GRINDELWALD, Switzerland — Sometimes, global warming can help put money in your pocket.


Hansruedi Burgener has welcomed up to 800 people a day -- twice the average number of visitors -- to his remote mountain hostel in the Alps this summer.


They all hope to watch a rock the size of two Empire State Buildings collapse onto the canyon floor up to 656 feet below, as retreating glacier ice robs a cliff face on the eastern edge of the Eiger mountain of its main support.


"We would also have made a living without the rock coming down. But it would have been a bit quieter," Burgener said.


Accessible only by a steep hike of more than an hour, Burgener's place offers a safe view of the crumbling rock right opposite, and refreshments like a cold beer.

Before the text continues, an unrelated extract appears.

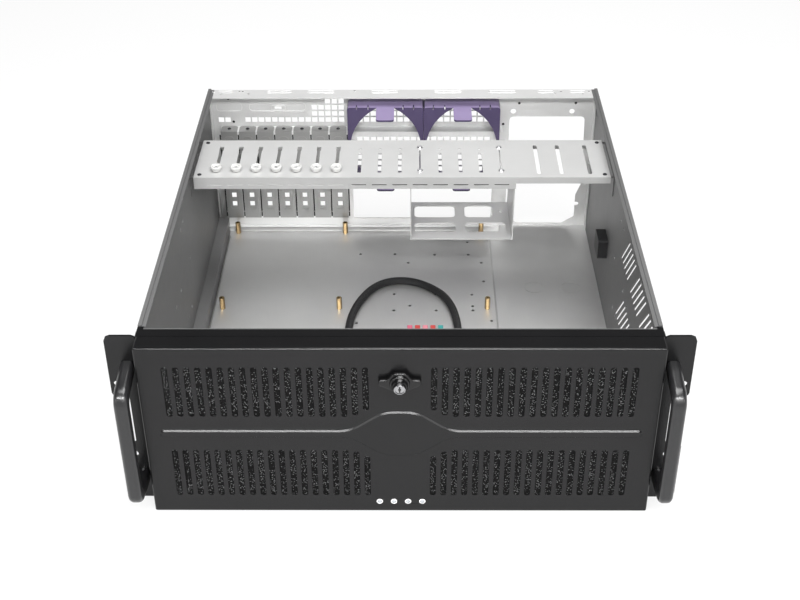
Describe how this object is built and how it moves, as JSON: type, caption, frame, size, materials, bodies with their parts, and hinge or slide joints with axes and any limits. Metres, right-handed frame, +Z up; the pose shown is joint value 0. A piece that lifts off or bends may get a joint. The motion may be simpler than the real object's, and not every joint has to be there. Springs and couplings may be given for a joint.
{
  "type": "empty rackmount server case",
  "caption": "Open-topped steel rack case with a drop-down vented front door, lifting handles, a crossbeam with card hold-downs, snap-in fan frames and expansion slot covers.",
  "frame": {"origin": "middle of the footprint, at the underside", "axes": "+X to the right seen from the front, +Y towards the rear panel, +Z up"},
  "size_m": [0.4826, 0.508, 0.177],
  "materials": {
    "black_steel": "fine textured black powder coat",
    "bare_steel": "galvanised sheet, satin",
    "purple_plastic": "moulded, satin",
    "brass": "turned, bright",
    "chrome": "polished",
    "zinc": "zinc plated",
    "black_plastic": "moulded",
    "black_gloss": "moulded, glossy",
    "white_nylon": "moulded",
    "foam": "open-cell foam",
    "clear_lens": "clear moulded",
    "circuit_board": "lacquered",
    "sleeve": "braided sleeve",
    "plug_plastic": "moulded"
  },
  "bodies": {
    "chassis": {"left_side_wall": "bare_steel", "right_side_wall": "bare_steel", "floor_pan": "bare_steel", "left_floor_rail": "bare_steel", "rear_panel": "bare_steel", "slot_cover_screws": "zinc", "board_standoffs": "brass", "crossbeam": "bare_steel", "beam_bracket_left": "bare_steel", "beam_bracket_right": "bare_steel", "beam_screws": "zinc", "drive_bracket": "bare_steel", "bracket_screws": "zinc", "fan_holder_left": "purple_plastic", "fan_holder_right": "purple_plastic", "wall_block": "black_plastic", "front_panel": "black_steel", "front_stiffener": "bare_steel", "ear_left": "black_steel", "ear_right": "black_steel", "handle_left": "black_steel", "handle_right": "black_steel", "ear_screws": "zinc", "handle_screws": "zinc", "front_board": "circuit_board", "switches": "black_plastic", "front_leds": "clear_lens", "board_spacers": "brass", "front_cable": "sleeve", "board_plug": "black_plastic", "cable_comb": "black_plastic", "front_plugs": "plug_plastic", "slot_cover_1": "bare_steel", "slot_cover_2": "bare_steel", "slot_cover_3": "bare_steel", "slot_cover_4": "bare_steel", "slot_cover_5": "bare_steel", "slot_cover_6": "bare_steel", "slot_cover_7": "bare_steel"},
    "door": {"front_door": "black_steel", "hinge_pins": "zinc", "filters_left": "foam", "filters_right": "foam", "light_pipes": "clear_lens"},
    "lock": {"lock_knob": "black_gloss", "key_barrel": "chrome", "lock_cam": "zinc", "cam_nut": "zinc"},
    "power_button": {"power_button": "black_plastic"},
    "reset_button": {"reset_button": "black_plastic"},
    "hold_down_1": {"hold_down_1": "white_nylon"},
    "hold_down_2": {"hold_down_2": "white_nylon"},
    "hold_down_3": {"hold_down_3": "white_nylon"},
    "hold_down_4": {"hold_down_4": "white_nylon"},
    "hold_down_5": {"hold_down_5": "white_nylon"},
    "hold_down_6": {"hold_down_6": "white_nylon"},
    "hold_down_7": {"hold_down_7": "white_nylon"}
  },
  "joints": [
    {"name": "door_hinge", "type": "hinge", "parent": "chassis", "child": "door", "pos_m": [0, -0.2235, 0.0065], "axis": [1, 0, 0], "range_deg": [0, 80]},
    {"name": "lock_turn", "type": "hinge", "parent": "door", "child": "lock", "pos_m": [0, -0.23, 0.1455], "axis": [0, 1, 0], "range_deg": [0, 90]},
    {"name": "power_press", "type": "slide", "parent": "chassis", "child": "power_button", "axis": [0, 1, 0], "range_m": [0, 0.002], "stiffness_N_per_m": 600, "springref_m": -0.001},
    {"name": "reset_press", "type": "slide", "parent": "chassis", "child": "reset_button", "axis": [0, 1, 0], "range_m": [0, 0.002], "stiffness_N_per_m": 600, "springref_m": -0.001},
    {"name": "hold_down_1_slide", "type": "slide", "parent": "chassis", "child": "hold_down_1", "axis": [0, 1, 0], "range_m": [0, 0.047]},
    {"name": "hold_down_2_slide", "type": "slide", "parent": "chassis", "child": "hold_down_2", "axis": [0, 1, 0], "range_m": [0, 0.047]},
    {"name": "hold_down_3_slide", "type": "slide", "parent": "chassis", "child": "hold_down_3", "axis": [0, 1, 0], "range_m": [0, 0.047]},
    {"name": "hold_down_4_slide", "type": "slide", "parent": "chassis", "child": "hold_down_4", "axis": [0, 1, 0], "range_m": [0, 0.047]},
    {"name": "hold_down_5_slide", "type": "slide", "parent": "chassis", "child": "hold_down_5", "axis": [0, 1, 0], "range_m": [0, 0.047]},
    {"name": "hold_down_6_slide", "type": "slide", "parent": "chassis", "child": "hold_down_6", "axis": [0, 1, 0], "range_m": [0, 0.047]},
    {"name": "hold_down_7_slide", "type": "slide", "parent": "chassis", "child": "hold_down_7", "axis": [0, 1, 0], "range_m": [0, 0.047]}
  ]
}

Every few minutes or so, there is a surprisingly loud sound as a boulder comes thundering down, sending a cloud of dust into the air. The sharp crackle of smaller stones rolling down the cliff face is almost continuous.


The spectacle is a dramatic reminder that the Alps have been hit hard by global warming, and underscore warnings from scientists that thawing permafrost -- the frozen soil that can glue mountains together -- will cause more havoc in the future.

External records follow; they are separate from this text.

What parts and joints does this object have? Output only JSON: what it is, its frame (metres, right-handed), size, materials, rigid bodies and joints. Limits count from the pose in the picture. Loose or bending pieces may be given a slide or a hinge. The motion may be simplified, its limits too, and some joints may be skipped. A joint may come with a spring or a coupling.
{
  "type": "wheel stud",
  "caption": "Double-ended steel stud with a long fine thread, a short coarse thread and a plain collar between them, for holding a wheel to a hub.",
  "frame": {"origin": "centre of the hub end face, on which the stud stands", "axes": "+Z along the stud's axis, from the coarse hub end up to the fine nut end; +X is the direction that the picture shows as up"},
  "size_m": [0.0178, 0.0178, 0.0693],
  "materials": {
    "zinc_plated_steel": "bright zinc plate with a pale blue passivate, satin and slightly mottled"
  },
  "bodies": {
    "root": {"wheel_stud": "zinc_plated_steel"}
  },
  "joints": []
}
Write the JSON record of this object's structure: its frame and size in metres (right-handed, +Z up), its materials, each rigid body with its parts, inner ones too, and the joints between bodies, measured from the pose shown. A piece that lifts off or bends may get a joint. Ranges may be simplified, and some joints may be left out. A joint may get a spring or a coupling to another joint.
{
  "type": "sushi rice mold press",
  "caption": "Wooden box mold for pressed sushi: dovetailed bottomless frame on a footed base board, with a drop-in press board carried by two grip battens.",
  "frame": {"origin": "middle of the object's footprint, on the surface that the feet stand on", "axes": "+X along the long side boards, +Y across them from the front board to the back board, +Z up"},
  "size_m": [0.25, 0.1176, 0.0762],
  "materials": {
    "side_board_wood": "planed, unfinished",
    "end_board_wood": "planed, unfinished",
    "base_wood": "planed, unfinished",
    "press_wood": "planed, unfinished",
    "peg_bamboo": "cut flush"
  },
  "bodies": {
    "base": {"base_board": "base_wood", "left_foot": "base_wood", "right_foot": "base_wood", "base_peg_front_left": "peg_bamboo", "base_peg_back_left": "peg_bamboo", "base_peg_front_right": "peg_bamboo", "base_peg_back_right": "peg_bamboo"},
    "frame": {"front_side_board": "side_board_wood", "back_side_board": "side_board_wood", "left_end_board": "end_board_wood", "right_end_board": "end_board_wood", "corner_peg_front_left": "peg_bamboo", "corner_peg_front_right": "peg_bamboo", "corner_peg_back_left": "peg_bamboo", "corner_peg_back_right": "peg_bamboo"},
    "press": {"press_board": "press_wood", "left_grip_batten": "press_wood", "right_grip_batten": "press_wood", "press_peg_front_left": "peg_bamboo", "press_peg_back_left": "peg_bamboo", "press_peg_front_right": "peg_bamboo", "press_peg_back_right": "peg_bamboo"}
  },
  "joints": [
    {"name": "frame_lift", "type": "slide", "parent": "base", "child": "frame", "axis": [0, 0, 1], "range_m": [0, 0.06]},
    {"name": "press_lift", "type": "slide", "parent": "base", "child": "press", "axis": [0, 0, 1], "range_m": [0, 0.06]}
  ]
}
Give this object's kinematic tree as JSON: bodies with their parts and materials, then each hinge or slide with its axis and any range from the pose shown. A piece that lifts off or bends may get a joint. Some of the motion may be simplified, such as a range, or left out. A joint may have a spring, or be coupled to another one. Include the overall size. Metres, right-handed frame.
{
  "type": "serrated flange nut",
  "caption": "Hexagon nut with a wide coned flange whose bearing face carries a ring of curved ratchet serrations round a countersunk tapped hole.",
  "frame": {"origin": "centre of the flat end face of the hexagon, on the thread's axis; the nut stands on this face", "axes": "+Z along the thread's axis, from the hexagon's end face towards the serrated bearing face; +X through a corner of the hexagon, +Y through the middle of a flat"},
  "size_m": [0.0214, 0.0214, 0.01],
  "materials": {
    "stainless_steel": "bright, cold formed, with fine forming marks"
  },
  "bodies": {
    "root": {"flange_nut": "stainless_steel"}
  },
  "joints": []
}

Glaciers in the Alps may have lost up to a tenth of their volume in the hot 2003 summer alone, researchers at Zurich university have said, and the ice now only occupies between half and a third of its volume in 1850.


A further increase in temperatures of only 5 degrees Fahrenheit could make another 80 percent of glacier ice disappear by the end of the century, their study warned, threatening farmers, villages and tourists.


ROCK SOLID?


Rising temperatures are at least part of the reason why the 5 million tons of rock are slowly sliding off the Eiger -- one of Switzerland's most legendary peaks, whose infamous North Face has claimed the lives of dozens of climbers.


"It's got to do with the retreating of the glacier, which at least partially is caused by global warming," said geologist Hans Rudolf Keusen, whose company Geotest has been ordered by authorities to monitor the Eiger rockslide.


A series of sometimes fatal accidents among climbers has been blamed on increasingly unstable conditions on lofty slopes and ridges. Swiss media have even started pondering the endurance of the snow-capped mountains which define the nation's identity.


Keusen is more cautious. "The Alps are not falling apart. Not that quickly anyway," he said.


Huge rockslides took place in the Alps long before there were any signs that world temperatures were rising.


In 1806, a chunk of mountain 20 times the size of the rock now coming off Eiger, killed 457 people in a valley near the Rigi mountain, wiping the entire village of Goldau off the map in one of Switzerland's worst disasters.


BIG BANG


When he opened his cabin for business in June in the heartland of Switzerland's tourism industry, Burgener became the first to notice something moving in the rock on the cliff face opposite.


Burgener's hopes of making more money seem dulled by his worries about what climate change is doing to this valley.


"Anybody can see it. It's going rapidly, with the glacier disappearing, the moraines are getting bigger, the streams coming down are enormous. And it hasn't rained, it's all melt water," the former mountain guide said.


He should know.


His brand new cabin was built only this year -- after a mudslide swept the ground from under his old place just a few hundred metres away.